ARGUMENTS FOR AND AGAINST TERRORISM AND VIOLENCE MOJOKWU (1978)

Mojokwu (1978), argued that these acts of terrorism and violence, and political crimes that produce psychic fear should be looked upon as the normal behaviour expected of a desperate people in our human society.
According to him, these atrocities, although highly reprehensible, could be acts of protest which our technological and modern society has neglected to look into at the initial stage.
Terrorism as a form of violence for political ends is as old as history. It is said to have
acquires its modern name from the French Reign of terror of the mid-1970s. The first use of the expression international terrorism is hard to point out. 

However historians will recall the Moroccan rebel Raisulis kidnapping of an American and an Englishman in 1904 in a successful attempt to force the United States and the British governments to pressure France into compelling the sultan of Morocco to comply with Raisuli ransom, prisoner released and other demands. Therefore, throughout history, terror has been used to intimidate and control. In recent times, starting with watershed Black September attack in 1972 on the Israeli Olympic team in Munich, politically motivated terrorism has become a cost-effective means of coercion. As Reels (1987) observed, terrorism is a “warfare on the cheap” that enables small and large countries, political groups and lunatics to attempt to achieve by coercion, what they are unlikely to achieve by political means, diplomacy or conventional warfare. 

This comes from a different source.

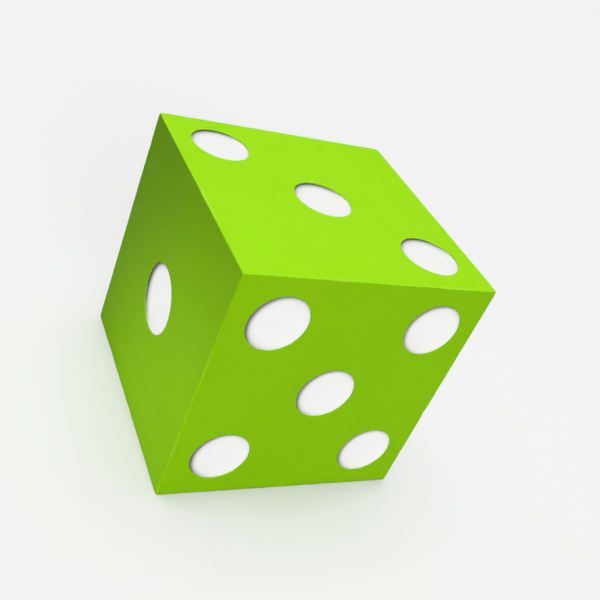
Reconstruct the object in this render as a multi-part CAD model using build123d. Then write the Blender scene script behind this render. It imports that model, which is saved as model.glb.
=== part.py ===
from build123d import *
import os

# A casino die, in millimetres: a solid cube of opaque lime-green plastic with
# razor edges. Each face is drilled with round, flat-floored pockets, and every
# pocket is filled by its own white enamel pip. The enamel was poured flush and
# shrank as it cured, so its lip lies just below the face and its middle is
# dished.
#
# Opposite faces add up to seven. The one, two and three run clockwise round
# the corner they share, and the single pip of the one is drilled larger.
#
# The die stands on its four. The origin is the middle of that face, +Z points
# up through the three, the five faces -Y and the one faces -X.

EDGE = 19.05  # the cube's edge, three quarters of an inch
EDGE_RADIUS = 0.08  # what polishing leaves of a razor edge

PIP_PITCH = 0.31 * EDGE  # between neighbouring rows or columns of pips
PIP_RADIUS = 0.112 * EDGE
ACE_RADIUS = 0.135 * EDGE  # the one's single pip

POCKET_DEPTH = 0.70
DRILL_CORNER = 0.12  # radius between a pocket's wall and its floor

LIP_DROP = 0.06  # from the face down to the lip of the enamel
LIP_WIDTH = 0.04  # flat ring of enamel round the dish
DISH_DEPTH = 0.20  # from the lip down to the floor of the dish
DISH_TAPER = 0.22  # how much smaller the dish's radius is at its floor than at its lip
DISH_CORNER = 0.30  # radius between the dish's wall and its floor

HALF = EDGE / 2
CENTRE = Vector(0, 0, HALF)

# Each face by its number: the way it looks, and its own left-to-right axis.
FACE_AXES = {
    1: ((-1, 0, 0), (0, -1, 0)),
    2: ((0, 1, 0), (-1, 0, 0)),
    3: ((0, 0, 1), (1, 0, 0)),
    4: ((0, 0, -1), (1, 0, 0)),
    5: ((0, -1, 0), (1, 0, 0)),
    6: ((1, 0, 0), (0, 1, 0)),
}

# The places of the pips on each face: column from left to right, and row from
# low to high, each -1, 0 or 1, with the face towards the reader.
CORNERS = [(-1, 1), (1, 1), (-1, -1), (1, -1)]
FALLING_DIAGONAL = [(-1, 1), (1, -1)]
PIP_PLACES = {
    1: [(0, 0)],
    2: FALLING_DIAGONAL,
    3: [*FALLING_DIAGONAL, (0, 0)],
    4: CORNERS,
    5: [*CORNERS, (0, 0)],
    6: [*CORNERS, (-1, 0), (1, 0)],
}

ROW_WORDS = {1: "upper", 0: "middle", -1: "lower"}
COLUMN_WORDS = {-1: "left", 0: "centre", 1: "right"}


def face_plane(number):
    """The plane of a face, with its origin at the middle and its normal outwards."""
    normal, left_to_right = FACE_AXES[number]
    middle = CENTRE + Vector(*normal) * HALF
    return Plane(origin=middle, x_dir=left_to_right, z_dir=normal)


def pip_radius(number):
    return ACE_RADIUS if number == 1 else PIP_RADIUS


def pip_name(number, column, row):
    """The node of a pip, such as pip_5_upper_left."""
    if (column, row) == (0, 0):
        return f"pip_{number}_centre"
    return f"pip_{number}_{ROW_WORDS[row]}_{COLUMN_WORDS[column]}"


def plug(radius, top):
    """What fills a drilled pocket from its rounded foot up to z = top, with the face at z = 0."""
    height = top + POCKET_DEPTH
    column = Pos(0, 0, top - height / 2) * Cylinder(radius, height)
    return fillet(column.edges().group_by(Axis.Z)[0], DRILL_CORNER)


def pocket(radius):
    """The space that the drill takes out of the cube below a face."""
    return plug(radius, 0)


def dish(radius):
    """The hollow in the enamel below its lip: a taper with a rounded foot."""
    mouth = radius - LIP_WIDTH
    hollow = Cone(mouth - DISH_TAPER, mouth, DISH_DEPTH)
    hollow = Pos(0, 0, -LIP_DROP - DISH_DEPTH / 2) * hollow
    return fillet(hollow.edges().group_by(Axis.Z)[0], DISH_CORNER)


def pip(radius):
    """One enamel pip, seated in a pocket below z = 0."""
    return plug(radius, -LIP_DROP) - dish(radius)


def die_body():
    """The cube with its edges broken and all its pockets drilled."""
    cube = Pos(CENTRE) * Box(EDGE, EDGE, EDGE)
    cube = fillet(cube.edges(), EDGE_RADIUS)
    pockets = [
        face_plane(number) * Pos(column * PIP_PITCH, row * PIP_PITCH) * pocket(pip_radius(number))
        for number, places in PIP_PLACES.items()
        for column, row in places
    ]
    return cube - pockets


def pips():
    """All the pips by their node names, each one seated in its pocket."""
    seated = {}
    for number, places in PIP_PLACES.items():
        for column, row in places:
            seat = face_plane(number) * Pos(column * PIP_PITCH, row * PIP_PITCH)
            seated[pip_name(number, column, row)] = seat * pip(pip_radius(number))
    return seated


os.makedirs("parts", exist_ok=True)
nodes = {"die_body": die_body(), **pips()}
for name, shape in nodes.items():
    export_step(shape, f"parts/{name}.step")
print(f"{len(nodes)} nodes, {sum(shape.volume for shape in nodes.values()):.1f} mm3")
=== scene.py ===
"""A casino die: a cube of opaque lime-green plastic with razor edges and 21 white enamel pips.

Everything is in metres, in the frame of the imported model: +Z is up and the die stands on its four.
A point on a face is given as (across, up, outward), measured from the cube's centre along that
face's own axes.
"""

import math

import bpy
import numpy as np
from mathutils import Matrix, Vector


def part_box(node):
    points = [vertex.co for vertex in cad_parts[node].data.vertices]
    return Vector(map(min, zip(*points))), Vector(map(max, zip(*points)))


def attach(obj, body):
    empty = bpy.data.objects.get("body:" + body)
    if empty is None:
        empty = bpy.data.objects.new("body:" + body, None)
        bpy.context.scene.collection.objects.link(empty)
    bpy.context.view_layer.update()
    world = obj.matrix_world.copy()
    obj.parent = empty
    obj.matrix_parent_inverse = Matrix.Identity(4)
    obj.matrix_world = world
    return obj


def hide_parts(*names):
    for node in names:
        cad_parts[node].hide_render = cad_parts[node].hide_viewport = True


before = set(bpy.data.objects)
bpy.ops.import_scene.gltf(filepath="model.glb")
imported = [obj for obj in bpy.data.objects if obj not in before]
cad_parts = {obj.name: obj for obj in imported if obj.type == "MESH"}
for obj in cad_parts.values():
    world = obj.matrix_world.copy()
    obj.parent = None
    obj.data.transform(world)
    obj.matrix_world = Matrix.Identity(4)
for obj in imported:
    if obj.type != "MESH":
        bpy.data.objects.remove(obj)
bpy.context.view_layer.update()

# ------------------------------------------------------------------------------- sizes and places

MM = 0.001
BODY_LOW, BODY_HIGH = (np.array(corner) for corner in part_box("die_body"))
EDGE = float(BODY_HIGH[0] - BODY_LOW[0])
HALF = EDGE / 2
CENTRE = (BODY_LOW + BODY_HIGH) / 2

EDGE_RADIUS = 0.08 * MM  # what polishing leaves of a razor edge
RIM_RADIUS = 0.025 * MM  # the broken rim of a drilled pocket
FOOT_RADIUS = 0.12 * MM  # between a pocket's wall and its floor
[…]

For political scientists view point, terrorism is seen as a political strategy designed by the weak to confront the strong. It is a form of political participation and expression, with the aim of attracting attention and public concern to the deprived. Terrorism from this perspective, becomes and adaptive strategy designed by the under dogs to drum their demands home. It is often a strategy for increasing the access of its perpetrators to scarce, but desirable resources, which may include self-rule, political power and personal freedom. More so, the Black’s law Dictionary defines terrorism as “the use of threat of violence to intimidate or cause panic, especially as a means of affecting political conduct”.